* Your task:
Start at the line containing "upper_shell();", stop at the line containing "for node in", and set down every line in that stretch exactly as written, and nothing else.

* Data:
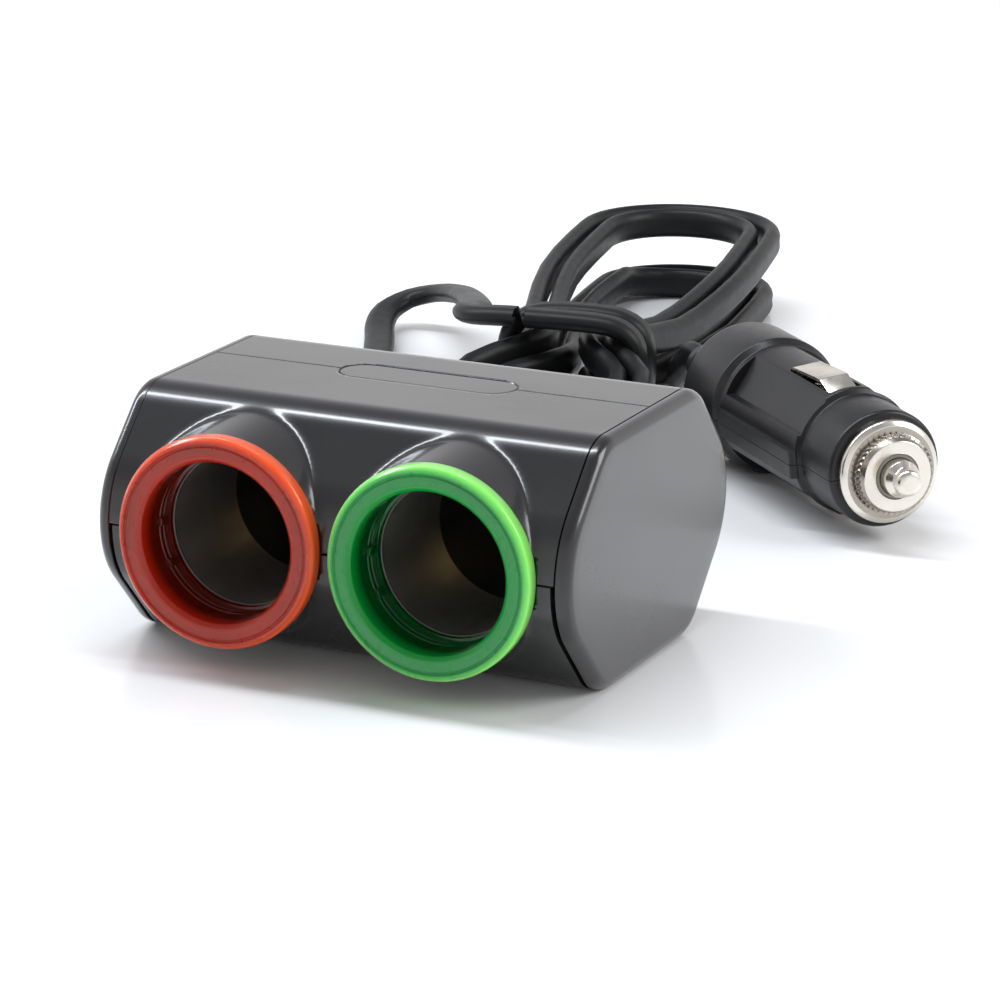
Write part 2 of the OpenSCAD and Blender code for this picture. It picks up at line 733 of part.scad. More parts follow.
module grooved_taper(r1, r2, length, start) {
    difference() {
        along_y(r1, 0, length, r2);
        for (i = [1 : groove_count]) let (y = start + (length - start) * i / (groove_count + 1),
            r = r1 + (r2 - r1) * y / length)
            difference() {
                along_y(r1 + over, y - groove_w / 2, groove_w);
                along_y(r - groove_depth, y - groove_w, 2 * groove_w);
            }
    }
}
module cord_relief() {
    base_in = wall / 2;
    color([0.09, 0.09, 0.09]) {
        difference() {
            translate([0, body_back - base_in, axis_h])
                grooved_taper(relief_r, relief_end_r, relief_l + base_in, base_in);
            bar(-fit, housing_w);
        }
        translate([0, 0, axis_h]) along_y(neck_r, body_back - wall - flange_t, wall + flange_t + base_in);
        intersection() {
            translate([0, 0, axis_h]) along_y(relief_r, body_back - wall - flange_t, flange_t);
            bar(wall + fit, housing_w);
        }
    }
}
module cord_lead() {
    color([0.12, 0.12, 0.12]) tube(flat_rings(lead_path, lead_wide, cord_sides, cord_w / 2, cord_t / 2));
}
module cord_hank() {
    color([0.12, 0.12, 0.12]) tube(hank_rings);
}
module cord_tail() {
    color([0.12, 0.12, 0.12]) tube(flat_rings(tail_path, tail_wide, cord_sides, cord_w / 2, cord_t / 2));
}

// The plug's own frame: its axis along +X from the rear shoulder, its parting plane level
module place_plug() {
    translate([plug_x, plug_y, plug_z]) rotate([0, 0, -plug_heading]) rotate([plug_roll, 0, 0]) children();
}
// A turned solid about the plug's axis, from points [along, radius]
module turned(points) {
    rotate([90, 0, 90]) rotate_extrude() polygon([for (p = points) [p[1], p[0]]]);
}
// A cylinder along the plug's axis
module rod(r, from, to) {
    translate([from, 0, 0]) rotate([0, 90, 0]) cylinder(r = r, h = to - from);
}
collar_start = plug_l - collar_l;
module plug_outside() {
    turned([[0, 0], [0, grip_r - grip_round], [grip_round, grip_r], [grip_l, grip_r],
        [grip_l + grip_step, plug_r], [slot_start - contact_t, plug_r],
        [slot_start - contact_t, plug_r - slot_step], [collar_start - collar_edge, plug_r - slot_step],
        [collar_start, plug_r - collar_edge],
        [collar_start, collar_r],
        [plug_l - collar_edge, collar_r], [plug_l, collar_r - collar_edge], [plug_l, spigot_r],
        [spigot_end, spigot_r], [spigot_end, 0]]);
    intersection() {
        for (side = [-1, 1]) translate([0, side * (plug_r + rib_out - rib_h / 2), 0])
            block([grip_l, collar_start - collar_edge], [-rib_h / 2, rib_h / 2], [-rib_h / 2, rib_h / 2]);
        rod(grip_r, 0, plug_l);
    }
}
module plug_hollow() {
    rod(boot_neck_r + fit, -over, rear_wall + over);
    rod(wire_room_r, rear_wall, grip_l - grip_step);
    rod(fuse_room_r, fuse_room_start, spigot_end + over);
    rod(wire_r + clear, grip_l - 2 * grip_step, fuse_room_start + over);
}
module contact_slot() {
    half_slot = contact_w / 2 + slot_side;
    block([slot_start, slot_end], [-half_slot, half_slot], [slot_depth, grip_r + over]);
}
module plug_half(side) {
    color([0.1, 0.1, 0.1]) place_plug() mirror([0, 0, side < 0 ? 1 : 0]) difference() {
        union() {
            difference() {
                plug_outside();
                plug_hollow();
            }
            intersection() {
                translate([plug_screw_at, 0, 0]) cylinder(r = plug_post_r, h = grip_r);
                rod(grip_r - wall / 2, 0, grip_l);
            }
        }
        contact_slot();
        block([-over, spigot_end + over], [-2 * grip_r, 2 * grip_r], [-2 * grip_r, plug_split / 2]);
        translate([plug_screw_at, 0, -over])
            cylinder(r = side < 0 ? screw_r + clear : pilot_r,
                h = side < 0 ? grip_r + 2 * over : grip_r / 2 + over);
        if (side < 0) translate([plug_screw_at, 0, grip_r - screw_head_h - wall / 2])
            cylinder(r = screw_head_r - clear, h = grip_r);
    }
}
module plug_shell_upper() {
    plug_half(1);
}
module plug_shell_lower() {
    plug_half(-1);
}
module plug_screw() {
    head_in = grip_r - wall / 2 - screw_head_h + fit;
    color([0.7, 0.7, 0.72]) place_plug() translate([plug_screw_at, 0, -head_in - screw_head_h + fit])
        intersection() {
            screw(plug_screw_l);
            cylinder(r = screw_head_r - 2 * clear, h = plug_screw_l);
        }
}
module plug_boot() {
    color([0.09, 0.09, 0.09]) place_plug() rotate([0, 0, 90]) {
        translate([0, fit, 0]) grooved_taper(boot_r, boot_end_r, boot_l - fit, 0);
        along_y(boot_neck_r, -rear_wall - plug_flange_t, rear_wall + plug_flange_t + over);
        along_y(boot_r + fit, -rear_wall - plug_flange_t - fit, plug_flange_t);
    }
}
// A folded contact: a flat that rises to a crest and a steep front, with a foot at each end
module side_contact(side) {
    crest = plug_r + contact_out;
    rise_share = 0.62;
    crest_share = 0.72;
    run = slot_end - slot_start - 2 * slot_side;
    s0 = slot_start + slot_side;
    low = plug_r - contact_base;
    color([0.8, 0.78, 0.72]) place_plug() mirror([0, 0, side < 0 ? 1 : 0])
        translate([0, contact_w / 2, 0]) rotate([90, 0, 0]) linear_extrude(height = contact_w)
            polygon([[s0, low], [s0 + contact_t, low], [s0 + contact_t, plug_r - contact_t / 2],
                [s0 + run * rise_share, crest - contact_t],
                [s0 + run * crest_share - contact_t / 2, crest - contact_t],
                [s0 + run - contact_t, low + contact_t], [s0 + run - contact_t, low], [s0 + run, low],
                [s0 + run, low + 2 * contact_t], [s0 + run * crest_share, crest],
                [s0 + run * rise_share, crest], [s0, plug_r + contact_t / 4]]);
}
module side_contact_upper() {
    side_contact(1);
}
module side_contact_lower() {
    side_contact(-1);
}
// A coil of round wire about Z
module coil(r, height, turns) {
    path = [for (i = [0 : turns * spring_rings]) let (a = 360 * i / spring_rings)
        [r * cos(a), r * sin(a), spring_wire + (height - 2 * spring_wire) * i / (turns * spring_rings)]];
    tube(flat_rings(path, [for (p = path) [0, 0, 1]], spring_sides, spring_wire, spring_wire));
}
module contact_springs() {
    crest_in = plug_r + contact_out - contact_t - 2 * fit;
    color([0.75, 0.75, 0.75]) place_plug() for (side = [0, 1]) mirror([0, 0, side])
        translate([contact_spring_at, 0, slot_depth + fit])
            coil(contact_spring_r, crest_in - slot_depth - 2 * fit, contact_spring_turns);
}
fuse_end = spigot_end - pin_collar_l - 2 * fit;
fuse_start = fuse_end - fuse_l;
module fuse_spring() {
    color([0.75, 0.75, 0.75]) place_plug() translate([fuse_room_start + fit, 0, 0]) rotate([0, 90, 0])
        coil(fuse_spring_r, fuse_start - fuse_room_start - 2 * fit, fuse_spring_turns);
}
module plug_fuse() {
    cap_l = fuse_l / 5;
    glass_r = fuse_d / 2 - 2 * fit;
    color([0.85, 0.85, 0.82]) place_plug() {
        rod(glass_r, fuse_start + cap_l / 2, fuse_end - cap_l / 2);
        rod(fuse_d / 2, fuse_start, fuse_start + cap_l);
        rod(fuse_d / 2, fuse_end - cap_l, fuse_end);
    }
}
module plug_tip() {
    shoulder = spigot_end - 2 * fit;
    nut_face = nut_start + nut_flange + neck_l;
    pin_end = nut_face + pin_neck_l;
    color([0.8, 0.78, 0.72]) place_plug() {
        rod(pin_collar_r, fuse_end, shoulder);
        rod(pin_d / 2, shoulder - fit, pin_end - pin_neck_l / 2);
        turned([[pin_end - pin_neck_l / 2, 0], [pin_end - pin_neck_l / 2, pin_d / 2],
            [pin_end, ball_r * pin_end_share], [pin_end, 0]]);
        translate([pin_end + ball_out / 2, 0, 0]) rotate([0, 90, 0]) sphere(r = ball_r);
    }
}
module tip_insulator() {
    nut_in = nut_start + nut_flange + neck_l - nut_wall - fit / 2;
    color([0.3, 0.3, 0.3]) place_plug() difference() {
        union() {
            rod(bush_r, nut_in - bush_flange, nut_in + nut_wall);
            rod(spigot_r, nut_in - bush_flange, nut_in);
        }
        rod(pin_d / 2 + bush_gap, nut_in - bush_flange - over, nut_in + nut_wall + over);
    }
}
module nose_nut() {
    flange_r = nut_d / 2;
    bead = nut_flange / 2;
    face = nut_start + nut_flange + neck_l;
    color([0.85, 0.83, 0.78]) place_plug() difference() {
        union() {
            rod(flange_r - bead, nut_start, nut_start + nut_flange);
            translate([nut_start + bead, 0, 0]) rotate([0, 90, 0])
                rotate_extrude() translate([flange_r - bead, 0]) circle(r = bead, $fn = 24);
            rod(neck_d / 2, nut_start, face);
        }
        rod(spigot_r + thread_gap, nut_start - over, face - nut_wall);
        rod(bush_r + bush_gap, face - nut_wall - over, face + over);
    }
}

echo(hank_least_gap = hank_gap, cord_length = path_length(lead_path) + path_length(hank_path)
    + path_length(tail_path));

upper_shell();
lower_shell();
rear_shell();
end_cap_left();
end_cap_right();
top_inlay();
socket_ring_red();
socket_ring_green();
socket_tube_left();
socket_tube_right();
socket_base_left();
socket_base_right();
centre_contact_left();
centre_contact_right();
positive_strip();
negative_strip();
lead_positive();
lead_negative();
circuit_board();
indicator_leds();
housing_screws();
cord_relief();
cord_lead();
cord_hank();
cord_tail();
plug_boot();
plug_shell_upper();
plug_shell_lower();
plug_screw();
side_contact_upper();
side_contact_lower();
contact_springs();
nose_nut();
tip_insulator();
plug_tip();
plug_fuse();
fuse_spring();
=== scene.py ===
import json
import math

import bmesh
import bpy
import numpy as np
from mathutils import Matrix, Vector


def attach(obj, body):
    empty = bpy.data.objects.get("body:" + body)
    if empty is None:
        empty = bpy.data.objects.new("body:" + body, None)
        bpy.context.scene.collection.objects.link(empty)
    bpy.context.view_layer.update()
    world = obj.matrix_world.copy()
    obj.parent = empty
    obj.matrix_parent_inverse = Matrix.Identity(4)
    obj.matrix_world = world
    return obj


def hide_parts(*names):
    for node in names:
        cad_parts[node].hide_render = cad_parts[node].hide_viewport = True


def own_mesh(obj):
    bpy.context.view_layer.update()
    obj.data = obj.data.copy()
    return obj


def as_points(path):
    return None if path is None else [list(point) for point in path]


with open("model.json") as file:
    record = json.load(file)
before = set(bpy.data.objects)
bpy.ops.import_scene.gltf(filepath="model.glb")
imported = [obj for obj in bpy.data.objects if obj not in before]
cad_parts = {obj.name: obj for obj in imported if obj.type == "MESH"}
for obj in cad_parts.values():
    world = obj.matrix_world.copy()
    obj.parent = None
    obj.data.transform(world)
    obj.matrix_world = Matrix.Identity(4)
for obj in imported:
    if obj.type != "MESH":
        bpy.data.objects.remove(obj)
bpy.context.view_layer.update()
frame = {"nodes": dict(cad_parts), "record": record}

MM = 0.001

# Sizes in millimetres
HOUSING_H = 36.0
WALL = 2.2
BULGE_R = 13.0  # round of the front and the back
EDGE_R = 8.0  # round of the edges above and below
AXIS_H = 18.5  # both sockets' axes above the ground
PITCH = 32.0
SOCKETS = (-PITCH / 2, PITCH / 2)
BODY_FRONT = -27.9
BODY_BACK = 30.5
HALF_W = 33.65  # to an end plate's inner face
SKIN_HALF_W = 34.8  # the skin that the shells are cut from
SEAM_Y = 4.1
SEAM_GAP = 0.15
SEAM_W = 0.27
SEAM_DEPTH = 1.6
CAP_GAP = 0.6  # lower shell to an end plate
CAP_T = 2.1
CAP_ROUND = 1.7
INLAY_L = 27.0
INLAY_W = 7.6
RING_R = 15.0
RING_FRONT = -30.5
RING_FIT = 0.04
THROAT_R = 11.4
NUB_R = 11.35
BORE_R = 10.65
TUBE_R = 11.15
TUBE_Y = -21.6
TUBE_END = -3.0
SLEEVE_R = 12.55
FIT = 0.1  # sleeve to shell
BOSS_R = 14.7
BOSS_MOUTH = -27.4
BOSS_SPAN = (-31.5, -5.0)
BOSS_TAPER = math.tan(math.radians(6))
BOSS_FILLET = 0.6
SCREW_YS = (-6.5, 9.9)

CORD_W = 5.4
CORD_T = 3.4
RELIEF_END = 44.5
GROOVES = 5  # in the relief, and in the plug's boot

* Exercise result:
upper_shell();
lower_shell();
rear_shell();
end_cap_left();
end_cap_right();
top_inlay();
socket_ring_red();
socket_ring_green();
socket_tube_left();
socket_tube_right();
socket_base_left();
socket_base_right();
centre_contact_left();
centre_contact_right();
positive_strip();
negative_strip();
lead_positive();
lead_negative();
circuit_board();
indicator_leds();
housing_screws();
cord_relief();
cord_lead();
cord_hank();
cord_tail();
plug_boot();
plug_shell_upper();
plug_shell_lower();
plug_screw();
side_contact_upper();
side_contact_lower();
contact_springs();
nose_nut();
tip_insulator();
plug_tip();
plug_fuse();
fuse_spring();
=== scene.py ===
import json
import math

import bmesh
import bpy
import numpy as np
from mathutils import Matrix, Vector


def attach(obj, body):
    empty = bpy.data.objects.get("body:" + body)
    if empty is None:
        empty = bpy.data.objects.new("body:" + body, None)
        bpy.context.scene.collection.objects.link(empty)
    bpy.context.view_layer.update()
    world = obj.matrix_world.copy()
    obj.parent = empty
    obj.matrix_parent_inverse = Matrix.Identity(4)
    obj.matrix_world = world
    return obj


def hide_parts(*names):
    for node in names:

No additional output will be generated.